The “a-ha” moment that led many of the musicians and speakers at the event to seek treatment was also unique, yet followed a similar theme. Hollis awoke in a Miami club to find himself lying in his own urine, he said. “I had an epiphany,” Hollis said. “There was no one to blame but me.”
Joe Veneto, drummer for Selfish Steam, was living on the streets of Boston, he said. “I’d been incarcerated, stabbed, shot at, and OD’d twice,” Veneto said. “None of that stopped me.” It was a quiet moment ordering a drink at a bar and looking at all of the “old-timers” sitting there when he realized he needed help.
“I tried to get sober before for other people, but this time it was for me,” Veneto said.
Alker was living in Chicago, “doing the rock star thing,” when he became addicted to heroin, he said. As an addict, he kept drawing lines in the sand and told himself he would stop when he reached a certain point. The lines were crossed and he never did, Alker said.
“After 13 years of hell,” Alker said, he realized he could not stop using on willpower alone and sought treatment. “When you go (to treatment) for someone else, you’ll fail,” he said. “You need to do it for yourself.”
Two years after Hollis got sober, Rockers in Recovery was formed.
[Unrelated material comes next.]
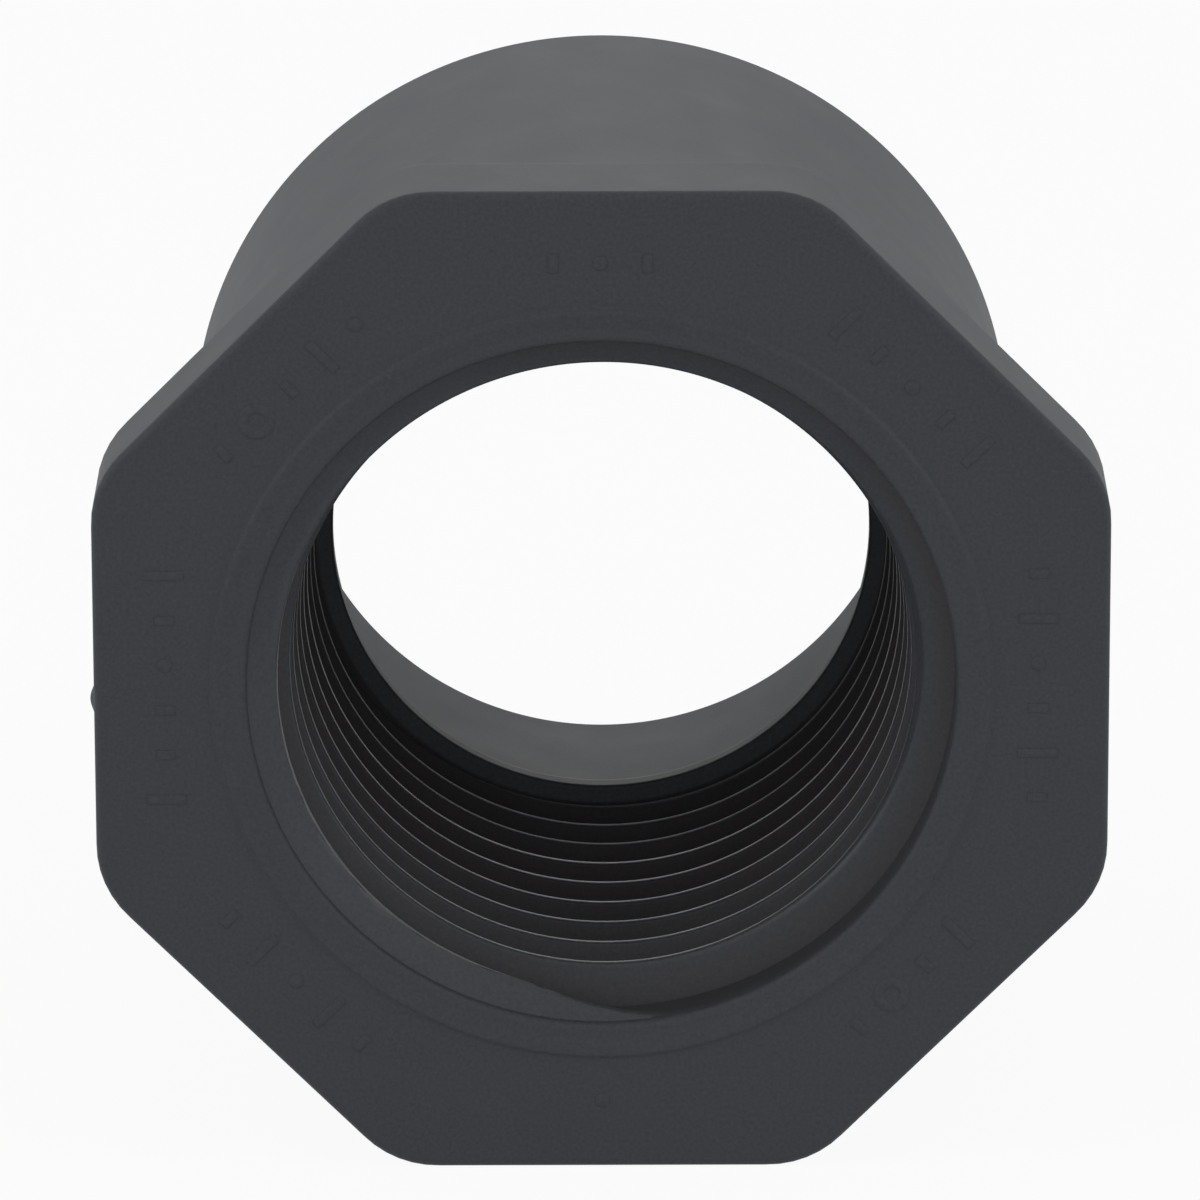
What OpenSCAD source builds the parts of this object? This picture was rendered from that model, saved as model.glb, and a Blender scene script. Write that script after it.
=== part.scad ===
// Flush reducing bushing for pipe: a plain spigot that is cemented into a
// socket, and inside it a tapered pipe thread that takes a smaller pipe.
// It is one moulded piece. The origin is the middle of the threaded mouth.
// The bore runs along +Y, the mouth looks to -Y, and +Z is up.
// Lengths are in millimetres.

/* [Spigot] */
// Outside diameter of the spigot, the size of the larger pipe
spigot_d = 26.67; // [25.8:0.01:28]
// Length from the mouth's face to the end of the spigot
length = 29.8; // [24:0.1:36]
// Chamfer round the spigot's free end
spigot_chamfer = 0.4; // [0.2:0.05:1]
// Fillet between the spigot and the back of the head
shoulder_fillet = 0.8; // [0.2:0.05:1.2]

/* [Head] */
// Distance between two opposite flats of the eight-sided head
head_af = 30.5; // [30:0.1:34]
// Thickness of the head
head_t = 4; // [2.4:0.1:5]
// Radius of the head's upright corners
corner_r = 3.1; // [1:0.1:5]
// Rounding of the edges round the head's face and back
edge_r = 0.25; // [0.15:0.05:0.6]
// Number of flats
flats = 8; // [8:4:12]

/* [Mouth] */
// Radius of the mouth, where the lead-in cone begins
mouth_r = 10.65; // [10:0.05:10.8]
// Rounding of the mouth's edge
mouth_edge = 0.25; // [0.1:0.05:0.4]
// Depth at which the lead-in cone meets the crests of the thread
lead_depth = 2.35; // [1.5:0.05:3.5]
// Radius of the fine moulded bead that runs round the mouth
bead_r = 11.6; // [11.4:0.05:12.2]
// Width of the bead at its foot
bead_w = 0.3; // [0.2:0.05:0.5]
// How far the bead stands above the face
bead_h = 0.1; // [0.05:0.05:0.2]

/* [Thread] */
// Radius of the thread's crests where the lead-in ends
crest_r = 9.4; // [9.1:0.05:9.6]
// Taper of the pipe thread, as change of radius over length
taper = 0.03125; // [0.02:0.00125:0.04]
// Depth at which the thread ends
thread_end = 17.2; // [12:0.1:19]

/* [Stop ring] */
// Inner radius of the ring behind the thread
stop_r = 8.5; // [8:0.05:8.6]
// Length of the slope from the crests down to the ring
stop_slope = 0.25; // [0.1:0.05:0.5]
// Length of the ring's inner wall
stop_l = 0.8; // [0.4:0.1:1.5]

/* [Bore] */
// Radius of the plain bore behind the thread
bore_r = 10.1; // [9.7:0.05:10.6]
// Length of the slope between the stop ring and the plain bore
relief_l = 1.6; // [0.8:0.1:2.5]
// Chamfer where the bore opens at the spigot's end
bore_chamfer = 0.25; // [0.1:0.05:0.5]

/* [Gate] */
// Height of the moulding gate's stub, in the middle of the left flat
gate_h = 0.2; // [0.1:0.05:0.4]
// Width of the gate's stub
gate_w = 1.3; // [0.8:0.1:2]
// Distance of the stub from the middle of its flat, down the flat
gate_drop = 0.9; // [0:0.1:4]

/* [Hidden] */
$fn = 96;
// Radius of the spigot
spigot_r = spigot_d / 2;
// Radius of the circle that goes through the centres of the head's corners
corner_ring_r = (head_af / 2 - corner_r) / cos(180 / flats);
// Crest radius where the thread ends
crest_end_r = crest_r - taper * (thread_end - lead_depth);
// Steps in each rounded edge
edge_steps = 4;
// Depth of the back end of the stop ring's inner wall
stop_end = thread_end + stop_slope + stop_l;
// Cut that runs past a face
past = 1;

// Turns a shape that was made along +Z so that it runs along +Y
module along_y() {
    rotate([-90, 0, 0]) children();
}

// Half outline of one corner post of the head, with both edges rounded
function post_outline(r, t, e, n) = concat(
    [[0, 0]],
    [for (i = [0 : n]) [r - e + e * sin(90 * i / n), e - e * cos(90 * i / n)]],
    [for (i = [0 : n]) [r - e + e * cos(90 * i / n), t - e + e * sin(90 * i / n)]],
    [[0, t]]
);

// The eight-sided head, its corners and edges rounded
module head() {
    hull() {
        for (i = [0 : flats - 1]) {
            rotate([0, 0, 360 * (i + 0.5) / flats])
                translate([corner_ring_r, 0, 0])
                    rotate_extrude($fn = 32)
                        polygon(post_outline(corner_r, head_t, edge_r, edge_steps));
        }
    }
}

// The spigot, with the fillet at the head and the chamfer at its free end
module spigot() {
    rotate_extrude() {
        difference() {
            polygon([
                [0, head_t / 2],
                [spigot_r + shoulder_fillet, head_t / 2],
                [spigot_r + shoulder_fillet, head_t + shoulder_fillet],
                [spigot_r, head_t + shoulder_fillet],
                [spigot_r, length - spigot_chamfer],
                [spigot_r - spigot_chamfer, length],
                [0, length]
            ]);
            translate([spigot_r + shoulder_fillet, head_t + shoulder_fillet])
                circle(r = shoulder_fillet);
        }
    }
}

// The passage: rounded edge, lead-in cone, tapered thread seat, stop ring, bore
module passage() {
    rotate_extrude() {
        difference() {
            polygon([
                [0, -past],
                [mouth_r + mouth_edge, -past],
                [mouth_r + mouth_edge, mouth_edge],
                [mouth_r, mouth_edge],
                [crest_r, lead_depth],
                [crest_end_r, thread_end],
                [stop_r, thread_end + stop_slope],
                [stop_r, stop_end],
                [bore_r, stop_end + relief_l],
                [bore_r, length - bore_chamfer],
                [bore_r + bore_chamfer + past, length + past],
                [0, length + past]
            ]);
            translate([mouth_r + mouth_edge, mouth_edge])
                circle(r = mouth_edge);
        }
    }
}

// The fine bead round the mouth, a low ridge with sloping sides
module bead() {
    rotate_extrude() {
        polygon([
            [bead_r - bead_w / 2, bead_h],
            [bead_r - bead_w / 2, 0],
            [bead_r - bead_w / 6, -bead_h],
            [bead_r + bead_w / 6, -bead_h],
            [bead_r + bead_w / 2, 0],
            [bead_r + bead_w / 2, bead_h]
        ]);
    }
}

// Stub of the moulding gate on the left flat
module gate() {
    translate([-head_af / 2, gate_drop, head_t / 2])
        rotate([0, 90, 0])
            cylinder(h = 2 * gate_h, d = gate_w, center = true);
}

// The whole bushing, one moulded piece
module bushing() {
    color([0.37, 0.38, 0.4])
        along_y() {
            difference() {
                union() {
                    head();
                    spigot();
                    bead();
                    gate();
                }
                passage();
            }
        }
}

bushing();
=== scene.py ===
"""Looks of the pipe reducing bushing: one moulded piece of grey rigid PVC.

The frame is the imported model's: the bore runs along +Y, the threaded mouth
looks to -Y, +Z is up, and the origin is the middle of the mouth. The sizes
here are in millimetres and are turned into metres where a mesh is made.
"""

import logging
import math
from dataclasses import dataclass, field
from enum import Enum
from typing import Any, Sequence

import bmesh
import bpy
from mathutils import Matrix, Vector

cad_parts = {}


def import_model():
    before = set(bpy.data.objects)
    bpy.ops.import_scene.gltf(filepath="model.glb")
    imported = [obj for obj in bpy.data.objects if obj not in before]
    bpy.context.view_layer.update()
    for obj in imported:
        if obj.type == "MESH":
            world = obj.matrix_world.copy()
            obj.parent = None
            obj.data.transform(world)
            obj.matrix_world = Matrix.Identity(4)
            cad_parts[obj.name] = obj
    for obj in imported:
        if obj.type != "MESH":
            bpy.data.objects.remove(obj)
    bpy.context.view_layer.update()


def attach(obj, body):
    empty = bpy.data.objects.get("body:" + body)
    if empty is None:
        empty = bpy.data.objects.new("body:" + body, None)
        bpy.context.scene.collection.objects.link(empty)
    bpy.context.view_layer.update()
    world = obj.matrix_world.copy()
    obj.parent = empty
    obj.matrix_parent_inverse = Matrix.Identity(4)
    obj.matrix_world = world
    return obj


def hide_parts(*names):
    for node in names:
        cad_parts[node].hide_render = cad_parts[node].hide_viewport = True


LOG = logging.getLogger("bushing")
MM = 0.001
TURN = 2 * math.pi
BODY = "root"
NODE = "bushing"
SAME_PLACE = 1e-3  # mm, for picking edges and merging points
SEAM = 5e-3  # mm, for joining the thread's skin to the turned skin
NOISE_MEAN = 0.5


# Shader maths


class Value:
    """A number output of a node, with Python operators that add Math nodes."""

    def __init__(self, sheet: "Sheet", socket: bpy.types.NodeSocket) -> None:
        """Wraps an output socket of one sheet."""
        self.sheet = sheet
        self.socket = socket

    def _math(self, operation: str, *values: Any) -> "Value":
        """Adds one Math node.

        Args:
            operation: The node's operation.
            values: Its inputs, sockets or numbers, in order.

        Returns:
            The node's result.
        """
        return self.sheet.value("ShaderNodeMath", {"operation": operation}, values)

    def __add__(self, other: Any) -> "Value":
        """Sum."""
        return self._math("ADD", self, other)

    def __radd__(self, other: Any) -> "Value":
        """Reflected sum."""
        return self._math("ADD", other, self)

    def __sub__(self, other: Any) -> "Value":
        """Difference."""
        return self._math("SUBTRACT", self, other)

    def __rsub__(self, other: Any) -> "Value":
        """Reflected difference."""
        return self._math("SUBTRACT", other, self)

    def __mul__(self, other: Any) -> "Value":
        """Product."""
        return self._math("MULTIPLY", self, other)

    def __rmul__(self, other: Any) -> "Value":
        """Reflected product."""
        return self._math("MULTIPLY", other, self)

    def __truediv__(self, other: Any) -> "Value":
        """Quotient."""
        return self._math("DIVIDE", self, other)

    def __pow__(self, other: Any) -> "Value":
        """Power."""
        return self._math("POWER", self, other)

    def over(self, edge: float) -> "Value":
        """One where the value is over an edge, else zero."""
        return self._math("GREATER_THAN", self, edge)

    def at_least(self, other: Any) -> "Value":
        """The larger of this and another value."""
        return self._math("MAXIMUM", self, other)

    def held(self) -> "Value":
        """The value, kept between 0 and 1."""
        return self._math("MINIMUM", self.at_least(0.0), 1.0)


class Sheet:
    """The node tree of a material or a world, and the one way to add nodes to it."""

    def __init__(self, owner: bpy.types.Material | bpy.types.World) -> None:
        """Empties the owner's tree.

        Args:
            owner: The material or world to write.
        """
        owner.use_nodes = True
        self.tree = owner.node_tree
        self.tree.nodes.clear()

    def node(
        self,
        kind: str,
        settings: dict[str, Any] | None = None,
        inputs: dict[str | int, Any] | Sequence[Any] = (),
    ) -> bpy.types.Node:
        """Adds a node, sets it up, and fills its sockets.

        Args:
            kind: The node's type.
            settings: Its properties, set first.
            inputs: Values or links, by socket name or number, or in order.

        Returns:
            The new node.
        """
        made = self.tree.nodes.new(kind)
        for name, setting in (settings or {}).items():
            setattr(made, name, setting)
        pairs = inputs.items() if isinstance(inputs, dict) else enumerate(inputs)
        for key, given in pairs:
            if isinstance(given, Value):
                given = given.socket
            if isinstance(given, bpy.types.NodeSocket):
                self.tree.links.new(given, made.inputs[key])
            else:
                made.inputs[key].default_value = given
        return made

    def value(
        self, kind: str, settings: dict[str, Any], inputs: Any, output: str | int = 0
    ) -> Value:
        """Adds a node and wraps one of its outputs as a number."""
        return Value(self, self.node(kind, settings, inputs).outputs[output])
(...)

What began as a radio station to spread the message of recovery through news, interviews, and music has grown into a multifaceted media and production company.
Rockers in Recovery’s first music festival was in 2011. Thousands turned out for it, Hollis said. Since then, Rockers in Recovery has organized about 25 other concerts and festivals. “I’m a rocker,” Hollis said. “I used to go to concerts to get wasted. Now, I’m a rocker that goes to concerts for recovery.”
The Aug. 27 Rockers in Recovery music festival was the first in Maine. Cheney, founder of Chooper’s Foundation, an addiction treatment and information resource, and equity partner in Grace Street Services, an outpatient treatment center in Lewiston, was a speaker at the Rockers in Recovery flagship concert in Florida in February.
Cheney suggested bringing the concert to Maine; Hollis agreed on the spot. The turnout at the event, of 50-100 people, was small compared to the crowds the festival attracts in other locations.
The majority of addiction treatment and recovery resources represented at the event were from Florida. Outside of Grace Street Services and Chooper’s Foundation, Maine-based addiction treatment and recovery resources did not have a presence at the event.
With 189 overdose deaths in Maine in the first six months of 2016, the music festival, with its message of recovery, is something Cheney hopes will grow.
In the early 1980s, Cheney was living on the streets of New York City addicted to heroin. The majority of his veins had collapsed, he said. It was while he was strapped to a gurney in an emergency room that he realized he was dying, he said.
“When I was a kid, I was told ‘once an addict, always an addict,’” Cheney said. “I didn’t know recovery was possible.” After 35 years of living clean, Cheney is living proof that the old adage is false and recovery is real. Through the power of music, Rockers in Recovery is broadcasting that message.
“My job is simple,” Hollis said. “We carry a message of hope and we do that through music.”
“I never envisioned I’d be standing here on this property,” Cheney said. “I’m honored, proud, and so humbled … this is an amazing moment for me.”